Carmen Braden trudges onto Yellowknife’s Back Bay pulling a sled laden with her shovel, ice auger and a piece of muskox fur picked up at a local garage sale.

The temperature has plummeted, but a cold day works best for recording. When she nears Mosher Island she augers a hole, but rather than a fishing line, she lowers her microphone down the icy column. Then, she sits cross-legged on her small square of fur, a warm buffer between her and the ice, and gets comfortable.

“When you’re recording on ice you have to be extremely still. Any sound that happens on the surface is amplified in the water; even shifting your weight on the snow makes sounds. I wanted to capture the ice making its own sound,” Carmen explains.

Carmen listens intently through her headphones as her microphone begins to pick up a cacophony of cracking.

(Photo by Hannah Eden)

“My spot is near enough to the Dettah ice road that the weight of the cars crossing makes the ice crack. In my imagination those cracks bounce around on all the rocks and the underwater lakescape – if that’s a word. It feels like the lake is talking.”

This is one of the first steps in Carmen’s lengthy and unique creative process.  It’s these countless hours spent perfecting the nuances of northern sound that help to create her end product. 

Carmen’s talents and end products are increasingly being recognized on the national level. Her composition Blood Echo was performed onstage by 70+ musicians in the Toronto Symphony Orchestra.

In early October, while attending the Breakout West conference in Whitehorse, she was nominated for two Western Canadian Music Awards, and took home the Classical Composer of the Year award, which she was nominated for alongside four other composers including two of her former university professors.

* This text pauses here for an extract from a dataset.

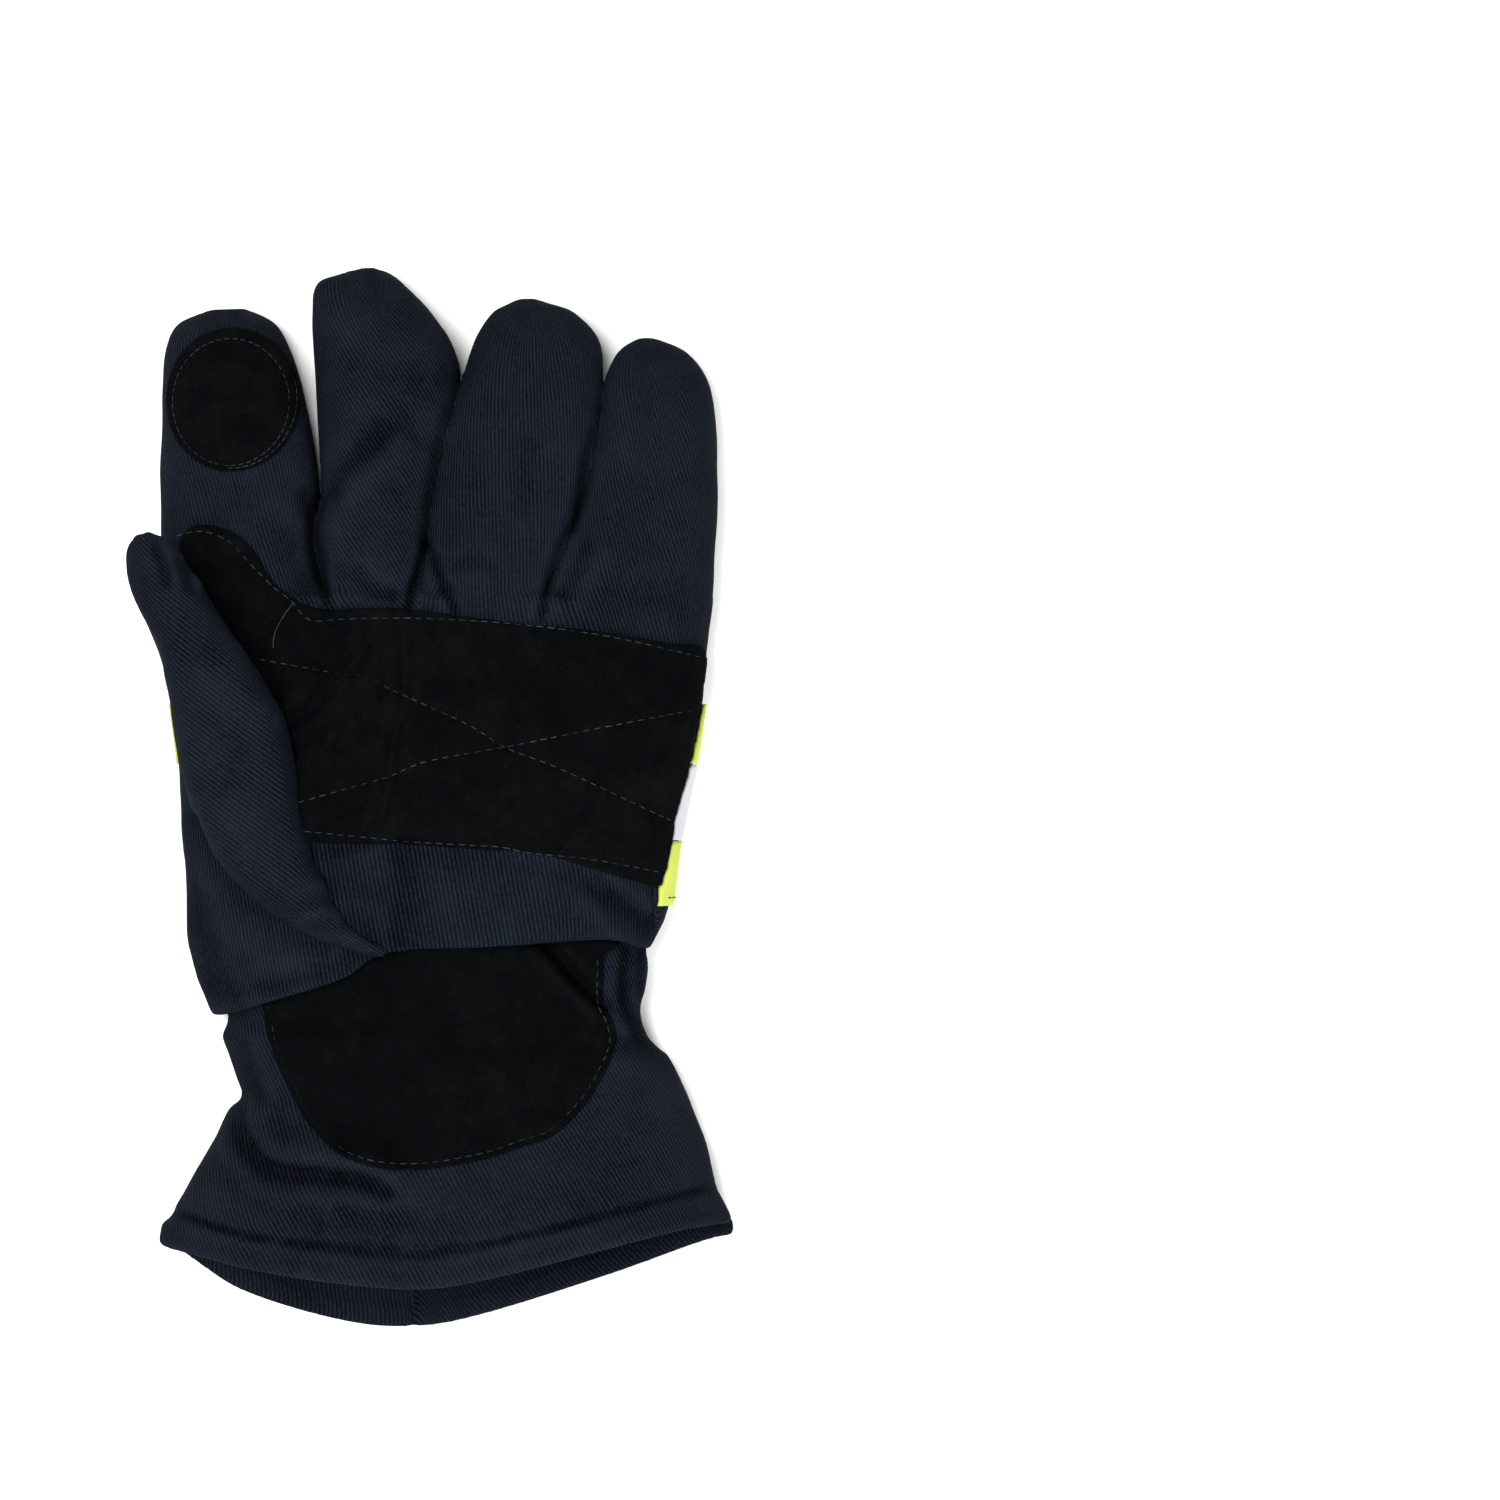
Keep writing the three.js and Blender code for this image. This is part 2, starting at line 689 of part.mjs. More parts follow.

(Photo courtesy of Carmen Braden)

 “I definitely thought one of my professors would take it, so it was a nice surprise. It feels good to be bringing that kind of recognition to the north where we haven’t had a lot of national acknowledgement in some of these categories.”

Carmen credits the support of her Northwest Territories’ community for helping her get to where she is today.

“It took a number of years to view what I do as a business and the support that I’ve gotten through ITI and various grants have helped me develop a stable career.  ITI’s SEED funding has helped me travel, create a brand for myself, my website, logos, business cards and some of the infrastructure I need to make my art.”

Carmen continues to be captivated and inspired by the environment around her and has no plans of slowing down any time soon. In fact, there remain some elusive sounds she hopes to capture.

“The sound of the aurora is one sound I still want to capture; and the burping burbot. Apparently they have an air bladder that makes a burping sound when they travel up and down water columns… that’s my holy grail.”